Some records
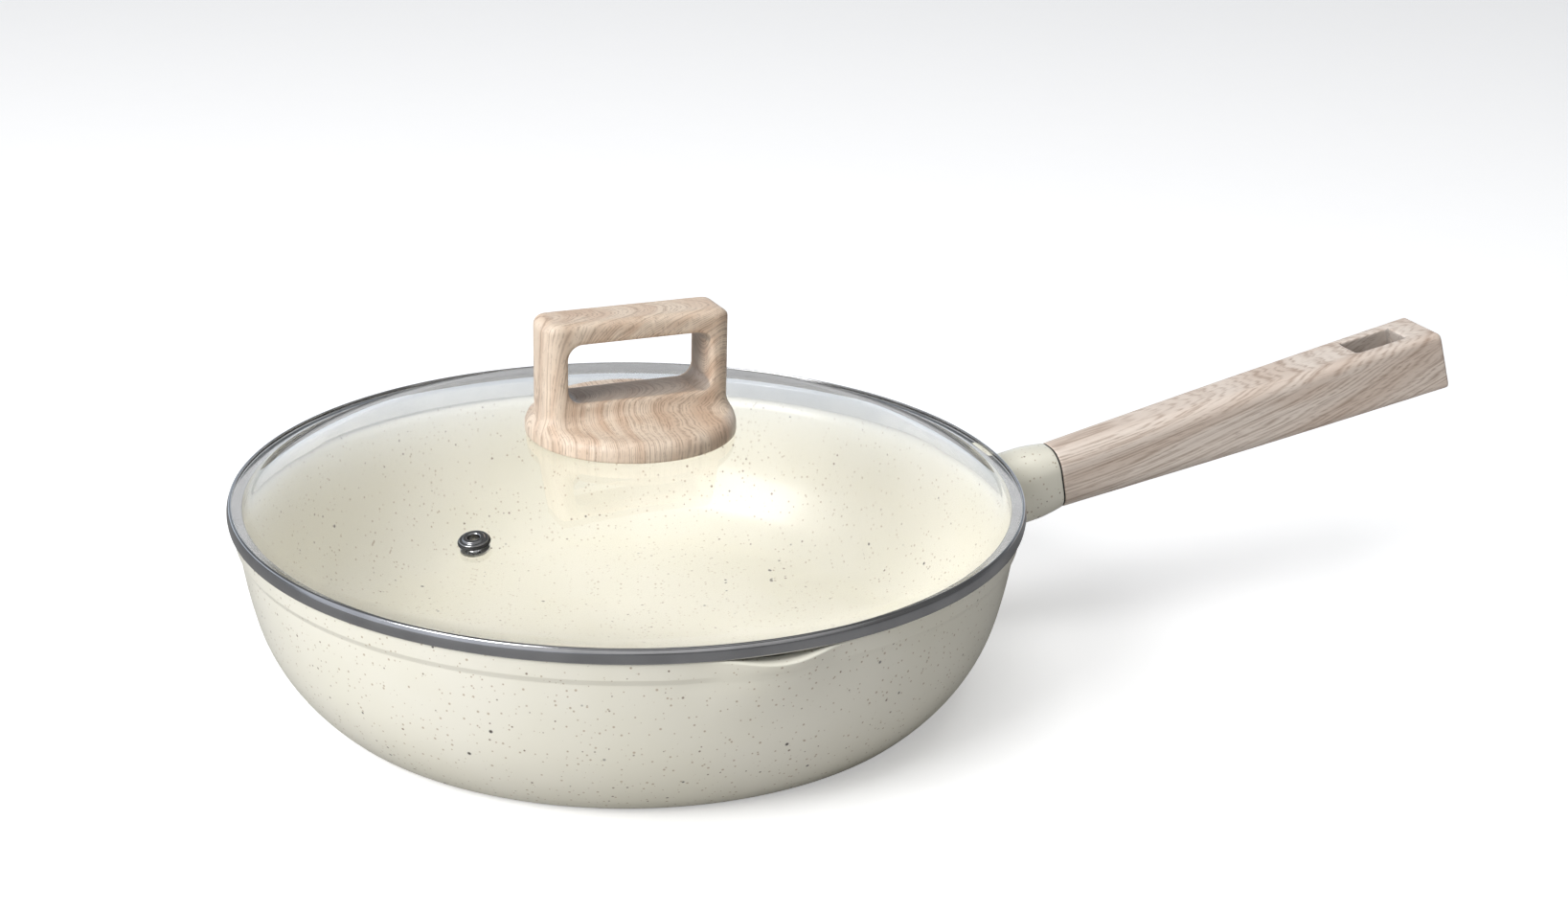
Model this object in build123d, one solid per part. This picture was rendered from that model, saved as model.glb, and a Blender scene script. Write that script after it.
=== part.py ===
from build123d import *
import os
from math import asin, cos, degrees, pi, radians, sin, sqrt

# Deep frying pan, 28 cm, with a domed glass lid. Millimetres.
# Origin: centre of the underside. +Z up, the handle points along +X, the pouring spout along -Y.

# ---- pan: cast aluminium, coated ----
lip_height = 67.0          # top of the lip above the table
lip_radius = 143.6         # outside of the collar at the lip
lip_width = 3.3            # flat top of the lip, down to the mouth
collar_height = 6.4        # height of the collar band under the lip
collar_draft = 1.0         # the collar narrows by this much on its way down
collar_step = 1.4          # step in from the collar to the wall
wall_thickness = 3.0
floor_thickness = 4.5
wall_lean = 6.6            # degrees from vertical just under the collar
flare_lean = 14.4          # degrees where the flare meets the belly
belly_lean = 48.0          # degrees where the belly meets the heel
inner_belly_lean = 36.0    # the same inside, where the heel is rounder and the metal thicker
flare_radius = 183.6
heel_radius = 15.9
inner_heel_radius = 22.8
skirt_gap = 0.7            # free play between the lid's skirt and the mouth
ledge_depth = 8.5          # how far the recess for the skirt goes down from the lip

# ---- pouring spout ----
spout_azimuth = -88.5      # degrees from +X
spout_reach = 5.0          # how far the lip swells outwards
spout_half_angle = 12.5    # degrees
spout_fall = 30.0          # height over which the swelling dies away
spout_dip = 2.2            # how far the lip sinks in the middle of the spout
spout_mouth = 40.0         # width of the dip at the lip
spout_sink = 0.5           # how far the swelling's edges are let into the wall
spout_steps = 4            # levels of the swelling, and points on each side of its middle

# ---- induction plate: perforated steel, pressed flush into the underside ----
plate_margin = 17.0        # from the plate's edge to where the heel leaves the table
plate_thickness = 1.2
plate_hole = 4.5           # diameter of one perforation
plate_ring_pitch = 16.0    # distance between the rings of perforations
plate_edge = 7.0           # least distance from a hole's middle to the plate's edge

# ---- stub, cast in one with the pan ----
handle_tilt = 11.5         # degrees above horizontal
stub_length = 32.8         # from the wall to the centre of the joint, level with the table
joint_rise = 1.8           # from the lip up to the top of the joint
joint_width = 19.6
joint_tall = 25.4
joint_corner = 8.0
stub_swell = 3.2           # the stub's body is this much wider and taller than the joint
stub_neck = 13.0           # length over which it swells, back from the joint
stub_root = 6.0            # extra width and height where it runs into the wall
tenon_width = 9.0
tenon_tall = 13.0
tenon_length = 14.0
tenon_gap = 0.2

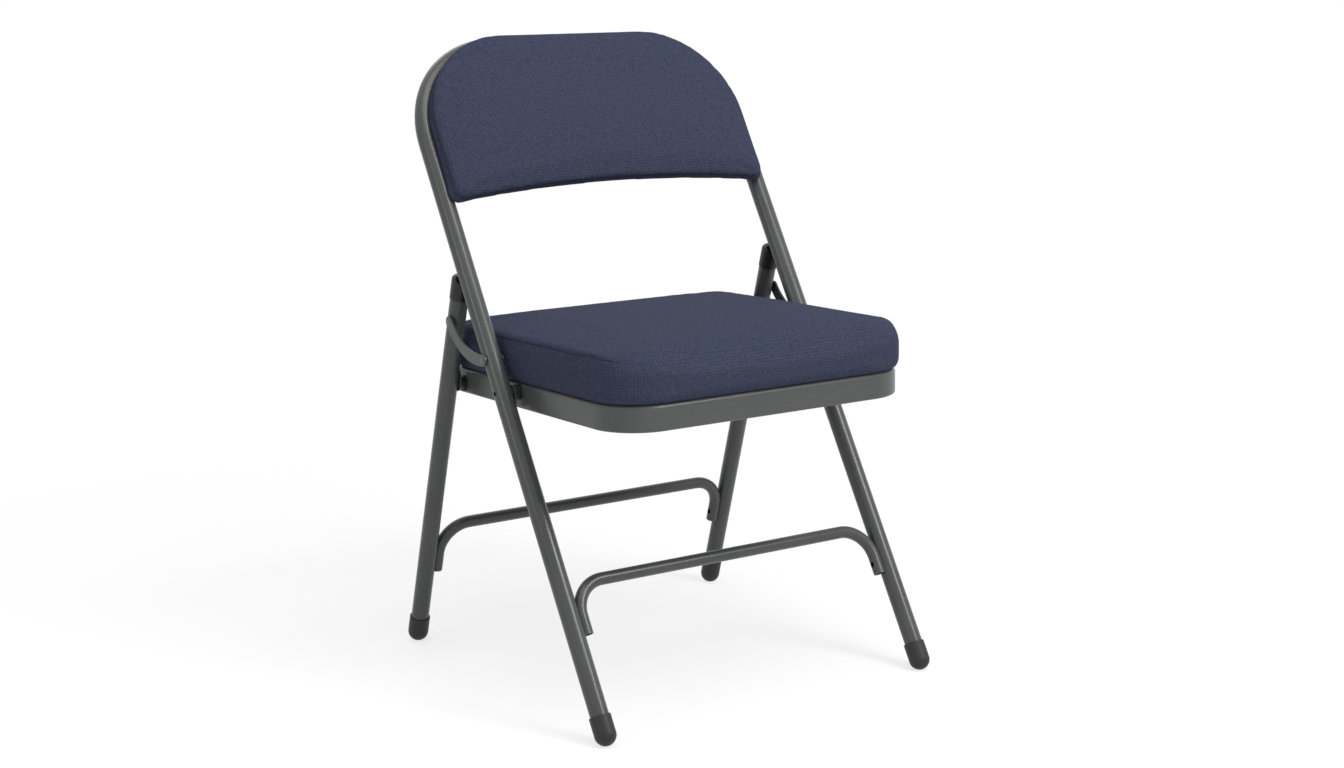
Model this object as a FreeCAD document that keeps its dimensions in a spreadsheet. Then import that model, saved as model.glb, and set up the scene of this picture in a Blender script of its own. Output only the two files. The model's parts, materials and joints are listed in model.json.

- **OBJECTIVE**
Filter the entries down to the lines containing "script". Copy each of those lines.

- **FULL SOLUTION**
Model this object in build123d, one solid per part. This picture was rendered from that model, saved as model.glb, and a Blender scene script. Write that script after it.
Model this object as a FreeCAD document that keeps its dimensions in a spreadsheet. Then import that model, saved as model.glb, and set up the scene of this picture in a Blender script of its own. Output only the two files. The model's parts, materials and joints are listed in model.json.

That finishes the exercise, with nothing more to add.